The Mishneh Torah states that one sign of the renting of the clothing is due to having heard someone blaspheme God. When one blasphemes God and His name, this does not mean that he has actually spoken the name of God the YHWH. Blaspheme can come in many ways, but here the point was that when one hears a Jew blaspheme God, one rents his or her clothes, whereas when one hears a gentile blaspheme, one does not have to rent the clothing. Rashi writes in his commentary that the “torn garments was Because they heard blasphemies of the Name of God, and that is tantamount to cursing the Name.” (Rashi on Isaiah 36:22 Part 1) This is a form of showing respect and anguish for God. The Torah command for blaspheme was to be executed by stoning. (Vayikra / Leviticus 24:16) The witnesses for this and for the person’s death due to blaspheme is by laying one’s hand upon the head of the one who was to be executed and stating that his death is on themselves, and not due to the sin of someone else.
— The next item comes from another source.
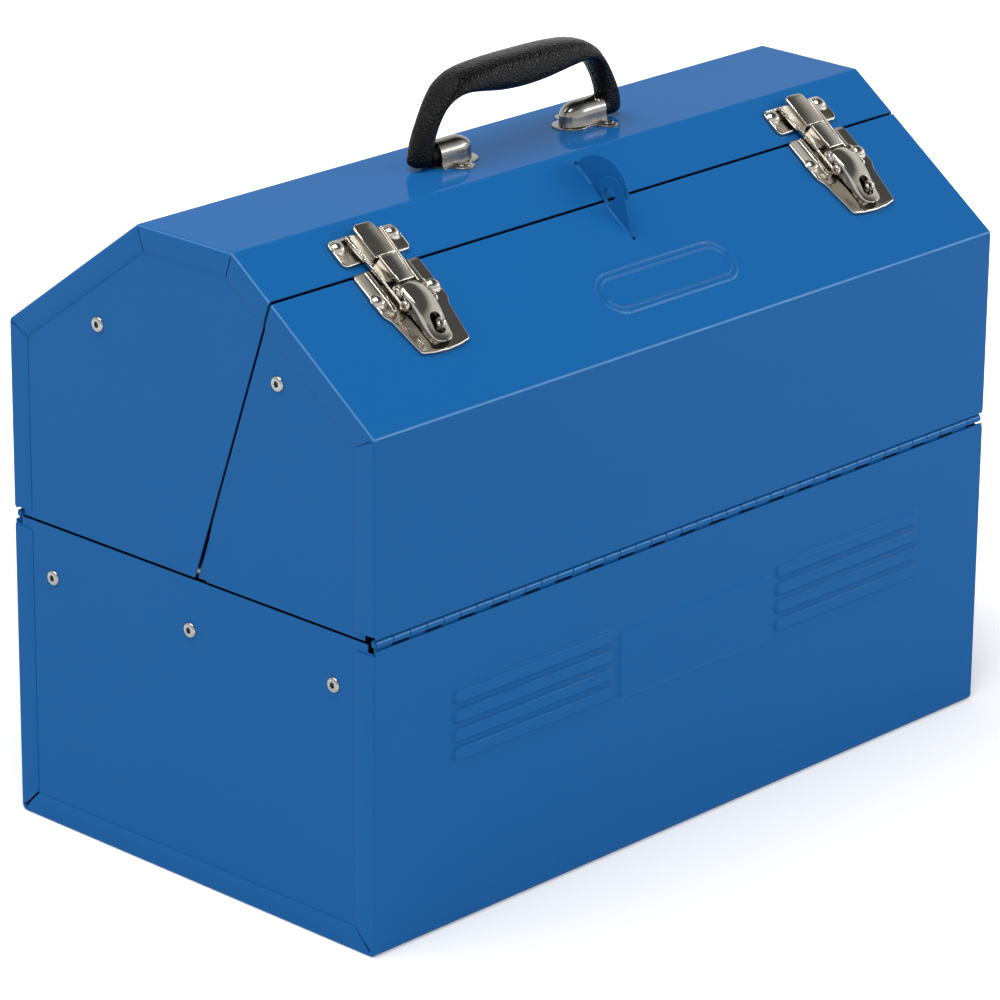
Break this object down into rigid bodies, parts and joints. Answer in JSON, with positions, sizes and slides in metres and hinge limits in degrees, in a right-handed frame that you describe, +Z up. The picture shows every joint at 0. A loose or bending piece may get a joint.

The point is to have a reverence for the name of God and to protect the name, something of which Rabshakeh should have known better. But since he was an apostate Jew he was working for the enemy for profit. We note this happens all of the time in history (i.e. George Soros who was a nazi collaborator during the world war.) The point for us today is that we are to remain faithful regardless of the situation. We take our stand upon God’s Word and proclaim the glory of God regardless of what happens to us! The mercy of God is His greatness, and the power of God is His presence in our lives by faith in the Messiah Yeshua! These truths should never be compromised! We should also never be ashamed of who God is and of Yeshua His Son!